- Blizzard will ask Twitch users commenting on Overwatch official streams to link their Battle.net accounts
- Brands are more serious about uprooting misbehavior
Blizzard is stepping its efforts in curbing misbehaviour online, be that in chat or in-game. The latest deterrent will request users commenting in Overwatch streams to provide both their Twitch and Battle.net accounts. Too much policing or a sensible course of action towards uprooting mouth-offs?
Blizzard Steps Up Behavior Norms in Overwatch Chats
The days when people can throw insensitive barbs at one another in the online world is coming to an end. 2018 was a game-changer for everyone, with Dota 2 undergoing some serious tremors towards the end of the year as a scandal over racial and derogatory remarks progressed in full spate.
Overwatch, Blizzard’s latest and most ambitious esports title to date, has also been the subject of policing. In South Korea, courts have ruled out against in-game boosting (an act whereby stronger players join the games of weaker ones to support a particular individual(s) and artificially boost their rank).
Sexual harassment also came under the hits of South Korean society where video gaming has been a little more than a pastime. China recently issued a list of recommendations (which Esports Wizard reported on and first interpreted as bans) that criticized the explicit nature of the female form in Overwatch.
Today, it’s Blizzard that are stepping up their efforts to clamp down on indecent behavior online. They are starting with the chats. Anyone who wants to participate in an official Overwatch stream will have to provide their Twitch and Battle.net account.
The new chat option will be piloted during the Overwatch Contenders quarterfinals running through January 12, 2019. All people who wish to comment on the game and be part of the Twitch chat will have to now link their Battle.net accounts in order to do so.
An End to the Spam Fests?
Twitch has had a rather rowdy chat and this is one thing we know for sure. From eruptions of ill-written messages to outright emoticon-spam, the streaming platform has seldom been a place where a lucid thought has had its way, in chat at least.
In fact, the more people tune in to watch, the more the nonsensical talk increases, although this seemingly mindless spam of characters and colors has been embraced by the community. However, Blizzard are not the only ones about whom people with rather more robust language have to worry if they want to carry on.

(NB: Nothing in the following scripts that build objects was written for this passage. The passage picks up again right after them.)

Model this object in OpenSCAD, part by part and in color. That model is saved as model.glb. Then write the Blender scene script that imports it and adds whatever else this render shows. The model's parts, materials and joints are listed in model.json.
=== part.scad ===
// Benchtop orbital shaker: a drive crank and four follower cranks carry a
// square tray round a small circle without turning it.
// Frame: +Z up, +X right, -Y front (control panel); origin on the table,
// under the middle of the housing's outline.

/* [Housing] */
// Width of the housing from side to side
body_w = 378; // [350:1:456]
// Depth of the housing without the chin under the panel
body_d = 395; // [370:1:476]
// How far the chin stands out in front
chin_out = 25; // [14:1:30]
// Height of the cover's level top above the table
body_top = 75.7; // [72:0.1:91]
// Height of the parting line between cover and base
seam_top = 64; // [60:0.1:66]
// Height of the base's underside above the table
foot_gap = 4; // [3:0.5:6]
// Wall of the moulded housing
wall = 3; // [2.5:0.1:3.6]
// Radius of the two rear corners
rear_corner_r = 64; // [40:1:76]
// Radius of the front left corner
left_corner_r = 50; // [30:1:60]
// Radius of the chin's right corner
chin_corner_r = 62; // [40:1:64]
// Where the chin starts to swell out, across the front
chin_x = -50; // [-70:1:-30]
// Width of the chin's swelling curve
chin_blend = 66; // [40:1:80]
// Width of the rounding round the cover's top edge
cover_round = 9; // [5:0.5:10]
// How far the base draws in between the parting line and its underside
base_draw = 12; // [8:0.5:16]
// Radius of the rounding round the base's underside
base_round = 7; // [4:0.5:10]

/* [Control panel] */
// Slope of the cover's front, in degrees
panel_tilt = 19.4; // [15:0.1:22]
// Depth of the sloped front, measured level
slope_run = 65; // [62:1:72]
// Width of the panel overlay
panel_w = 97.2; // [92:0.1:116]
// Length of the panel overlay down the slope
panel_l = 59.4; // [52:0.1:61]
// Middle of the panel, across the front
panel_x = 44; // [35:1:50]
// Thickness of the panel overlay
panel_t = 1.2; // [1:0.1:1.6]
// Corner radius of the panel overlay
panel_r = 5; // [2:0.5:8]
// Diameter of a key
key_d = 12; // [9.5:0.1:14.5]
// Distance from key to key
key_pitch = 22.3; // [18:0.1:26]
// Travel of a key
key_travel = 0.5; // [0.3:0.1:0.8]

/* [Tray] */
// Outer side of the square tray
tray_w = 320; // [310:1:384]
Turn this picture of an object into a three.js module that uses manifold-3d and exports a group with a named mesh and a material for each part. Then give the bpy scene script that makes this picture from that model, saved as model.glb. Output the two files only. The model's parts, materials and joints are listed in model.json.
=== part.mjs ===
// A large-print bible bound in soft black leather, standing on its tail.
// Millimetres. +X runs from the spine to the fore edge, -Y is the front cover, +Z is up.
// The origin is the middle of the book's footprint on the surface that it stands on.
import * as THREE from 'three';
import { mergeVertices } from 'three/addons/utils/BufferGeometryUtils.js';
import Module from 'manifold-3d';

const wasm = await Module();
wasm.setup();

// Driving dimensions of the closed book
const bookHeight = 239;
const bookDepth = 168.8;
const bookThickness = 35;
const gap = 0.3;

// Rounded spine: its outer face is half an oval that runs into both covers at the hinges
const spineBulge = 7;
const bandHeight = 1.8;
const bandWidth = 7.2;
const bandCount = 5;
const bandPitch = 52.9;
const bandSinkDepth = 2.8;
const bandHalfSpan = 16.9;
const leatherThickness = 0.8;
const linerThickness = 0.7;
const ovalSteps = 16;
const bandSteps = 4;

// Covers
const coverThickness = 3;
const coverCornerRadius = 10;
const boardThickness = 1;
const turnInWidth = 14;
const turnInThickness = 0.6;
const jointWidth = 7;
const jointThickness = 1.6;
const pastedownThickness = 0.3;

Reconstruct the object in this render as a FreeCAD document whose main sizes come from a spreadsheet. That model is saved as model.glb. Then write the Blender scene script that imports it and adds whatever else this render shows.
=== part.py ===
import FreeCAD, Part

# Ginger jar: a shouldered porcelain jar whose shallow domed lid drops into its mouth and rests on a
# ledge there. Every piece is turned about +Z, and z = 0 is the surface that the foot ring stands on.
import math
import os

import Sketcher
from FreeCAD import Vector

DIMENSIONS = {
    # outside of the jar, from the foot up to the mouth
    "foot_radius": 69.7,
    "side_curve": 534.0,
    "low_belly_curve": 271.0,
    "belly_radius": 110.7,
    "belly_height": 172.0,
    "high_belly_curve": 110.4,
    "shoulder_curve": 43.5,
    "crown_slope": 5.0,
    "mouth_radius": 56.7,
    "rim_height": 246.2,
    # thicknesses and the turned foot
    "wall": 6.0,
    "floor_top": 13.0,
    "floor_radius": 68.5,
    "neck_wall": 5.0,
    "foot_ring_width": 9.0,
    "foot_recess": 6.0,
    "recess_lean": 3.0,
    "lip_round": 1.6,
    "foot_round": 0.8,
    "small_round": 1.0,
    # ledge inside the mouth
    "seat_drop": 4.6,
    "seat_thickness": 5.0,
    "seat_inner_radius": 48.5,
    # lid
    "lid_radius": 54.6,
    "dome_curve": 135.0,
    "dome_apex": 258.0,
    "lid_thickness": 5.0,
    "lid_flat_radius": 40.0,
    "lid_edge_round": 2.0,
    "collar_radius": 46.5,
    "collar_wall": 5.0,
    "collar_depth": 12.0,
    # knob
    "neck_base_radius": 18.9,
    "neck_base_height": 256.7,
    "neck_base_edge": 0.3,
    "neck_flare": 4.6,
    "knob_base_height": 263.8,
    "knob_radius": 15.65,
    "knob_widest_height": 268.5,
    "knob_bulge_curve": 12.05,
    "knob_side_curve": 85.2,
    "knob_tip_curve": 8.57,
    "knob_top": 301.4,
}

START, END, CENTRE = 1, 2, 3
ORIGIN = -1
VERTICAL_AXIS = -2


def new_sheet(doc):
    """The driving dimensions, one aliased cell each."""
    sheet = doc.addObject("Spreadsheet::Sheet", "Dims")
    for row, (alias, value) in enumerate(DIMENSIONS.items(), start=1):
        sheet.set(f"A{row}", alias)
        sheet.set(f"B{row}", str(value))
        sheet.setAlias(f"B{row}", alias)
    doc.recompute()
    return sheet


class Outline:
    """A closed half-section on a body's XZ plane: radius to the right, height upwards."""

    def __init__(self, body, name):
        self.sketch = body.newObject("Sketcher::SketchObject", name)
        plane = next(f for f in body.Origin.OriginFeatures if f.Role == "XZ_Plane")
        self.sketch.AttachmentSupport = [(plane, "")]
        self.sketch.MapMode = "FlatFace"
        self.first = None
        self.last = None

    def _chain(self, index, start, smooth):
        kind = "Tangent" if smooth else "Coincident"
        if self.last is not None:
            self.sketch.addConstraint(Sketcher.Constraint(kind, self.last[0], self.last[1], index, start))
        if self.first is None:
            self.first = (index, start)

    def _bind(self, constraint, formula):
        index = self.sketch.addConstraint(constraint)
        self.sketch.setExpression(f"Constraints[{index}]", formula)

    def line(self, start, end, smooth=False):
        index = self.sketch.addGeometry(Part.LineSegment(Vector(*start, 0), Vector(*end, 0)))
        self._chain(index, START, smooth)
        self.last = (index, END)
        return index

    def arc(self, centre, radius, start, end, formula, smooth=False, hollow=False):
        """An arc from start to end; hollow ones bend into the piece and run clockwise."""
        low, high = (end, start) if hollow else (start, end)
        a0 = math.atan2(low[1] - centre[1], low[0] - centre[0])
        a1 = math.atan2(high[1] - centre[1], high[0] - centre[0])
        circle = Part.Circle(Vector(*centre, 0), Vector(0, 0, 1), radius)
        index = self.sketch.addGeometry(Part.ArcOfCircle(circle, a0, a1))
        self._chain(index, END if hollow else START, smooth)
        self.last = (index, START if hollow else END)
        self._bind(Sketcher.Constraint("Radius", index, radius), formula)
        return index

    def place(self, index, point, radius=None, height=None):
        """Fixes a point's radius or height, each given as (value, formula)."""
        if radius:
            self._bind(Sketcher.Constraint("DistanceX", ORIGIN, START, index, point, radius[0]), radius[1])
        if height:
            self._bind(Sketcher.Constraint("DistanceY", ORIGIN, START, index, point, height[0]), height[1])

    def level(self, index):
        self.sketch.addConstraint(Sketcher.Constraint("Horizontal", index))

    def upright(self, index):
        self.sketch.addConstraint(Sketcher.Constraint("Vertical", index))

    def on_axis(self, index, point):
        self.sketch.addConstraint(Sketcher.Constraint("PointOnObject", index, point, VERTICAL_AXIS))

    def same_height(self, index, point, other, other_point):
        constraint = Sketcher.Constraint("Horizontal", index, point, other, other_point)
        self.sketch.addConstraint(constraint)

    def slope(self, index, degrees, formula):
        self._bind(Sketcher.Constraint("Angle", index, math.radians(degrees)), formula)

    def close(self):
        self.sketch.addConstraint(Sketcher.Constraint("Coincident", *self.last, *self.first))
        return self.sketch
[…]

Twitch themselves are bringing back their full set of moderation tools, empowering admins to clamp down on those individuals who think that the anonymity of the Internet will give them a pardon from saying whatever insensitive thing pops into their heads.
And yet, there is just a sliver of fear about over-moderating rooms with people being uncertain of what can be said and what should be sat on. Such policing is never a good sign, though trimming the unnecessarily mean comments and outright racial remarks would be a good start.
Nevertheless, with Blizzard not giving any clear indication what actions they might take against offenders and what would qualify an offender as such, it might be time to lay off the keyboard and just watch the show for once – even if that means a slightly quieter Twitch chat.